■ Task requirements
Reproduce all of the listing below without alteration.

■ Given information

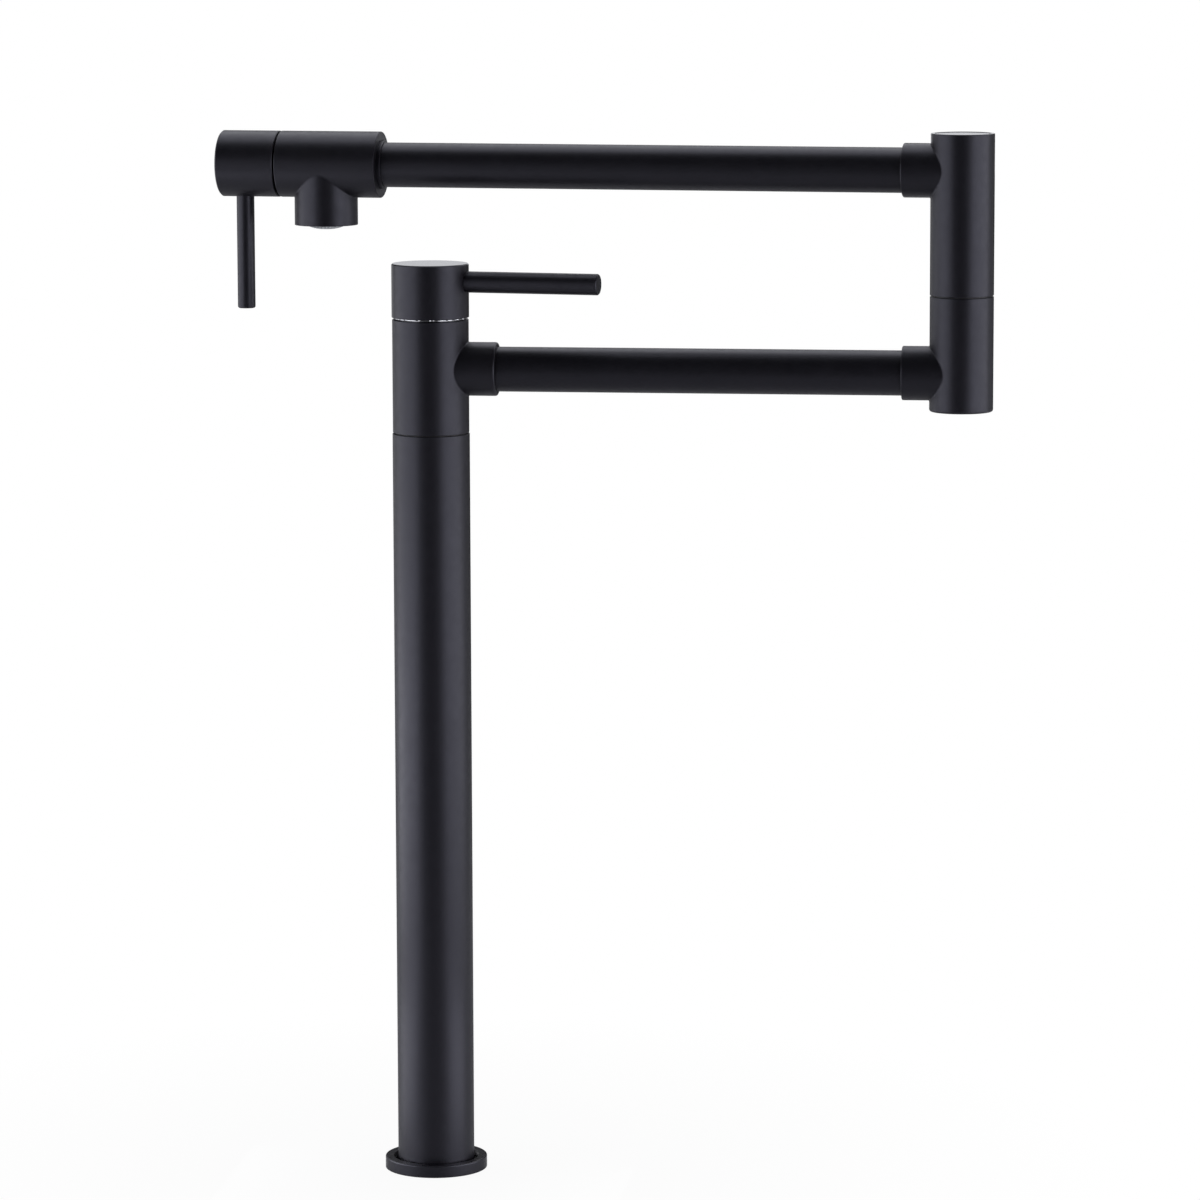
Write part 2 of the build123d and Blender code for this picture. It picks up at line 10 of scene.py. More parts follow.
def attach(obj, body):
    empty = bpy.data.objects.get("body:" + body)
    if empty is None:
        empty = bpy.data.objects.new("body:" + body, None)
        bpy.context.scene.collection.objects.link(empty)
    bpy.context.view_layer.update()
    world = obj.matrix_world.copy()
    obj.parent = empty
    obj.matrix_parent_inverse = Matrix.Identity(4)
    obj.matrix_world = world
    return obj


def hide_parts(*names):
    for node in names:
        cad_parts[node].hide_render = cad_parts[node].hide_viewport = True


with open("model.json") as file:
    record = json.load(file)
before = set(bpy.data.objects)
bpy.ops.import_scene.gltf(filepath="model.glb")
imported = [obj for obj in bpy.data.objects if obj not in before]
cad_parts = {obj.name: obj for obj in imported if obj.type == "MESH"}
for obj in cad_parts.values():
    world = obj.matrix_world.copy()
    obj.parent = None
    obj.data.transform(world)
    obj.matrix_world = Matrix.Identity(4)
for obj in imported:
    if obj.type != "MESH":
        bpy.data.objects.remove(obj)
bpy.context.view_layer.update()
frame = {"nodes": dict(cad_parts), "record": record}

■ Task output
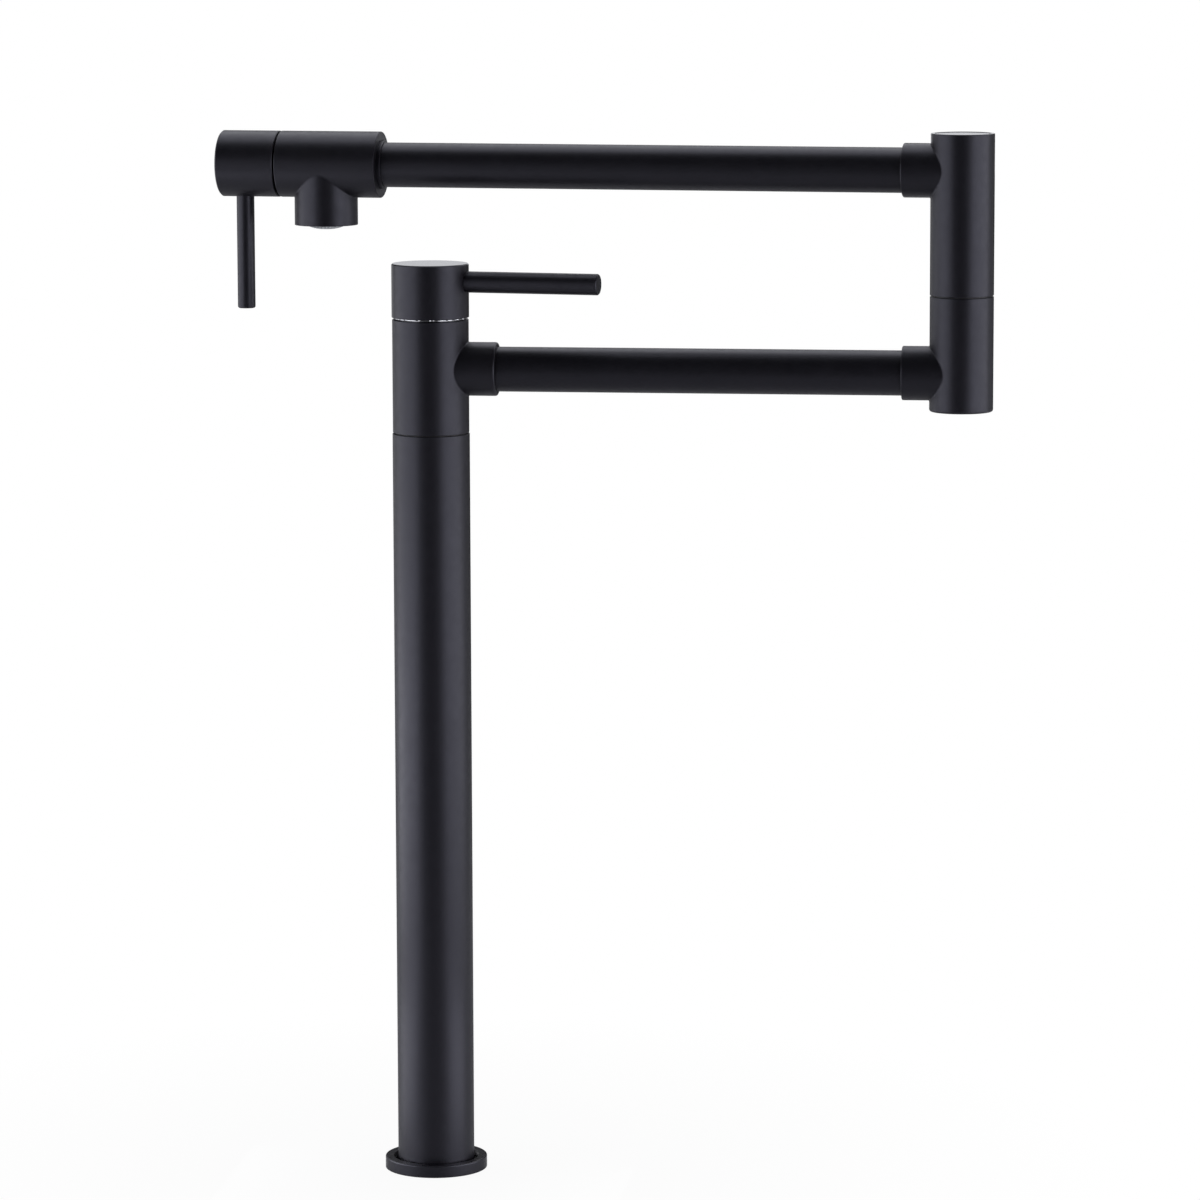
Write part 2 of the build123d and Blender code for this picture. It picks up at line 10 of scene.py. More parts follow.
def attach(obj, body):
    empty = bpy.data.objects.get("body:" + body)
    if empty is None:
        empty = bpy.data.objects.new("body:" + body, None)
        bpy.context.scene.collection.objects.link(empty)
    bpy.context.view_layer.update()
    world = obj.matrix_world.copy()
    obj.parent = empty
    obj.matrix_parent_inverse = Matrix.Identity(4)
    obj.matrix_world = world
    return obj


def hide_parts(*names):
    for node in names:
        cad_parts[node].hide_render = cad_parts[node].hide_viewport = True


with open("model.json") as file:
    record = json.load(file)
before = set(bpy.data.objects)
bpy.ops.import_scene.gltf(filepath="model.glb")
imported = [obj for obj in bpy.data.objects if obj not in before]
cad_parts = {obj.name: obj for obj in imported if obj.type == "MESH"}
for obj in cad_parts.values():
    world = obj.matrix_world.copy()
    obj.parent = None
    obj.data.transform(world)
    obj.matrix_world = Matrix.Identity(4)
for obj in imported:
    if obj.type != "MESH":
        bpy.data.objects.remove(obj)
bpy.context.view_layer.update()
frame = {"nodes": dict(cad_parts), "record": record}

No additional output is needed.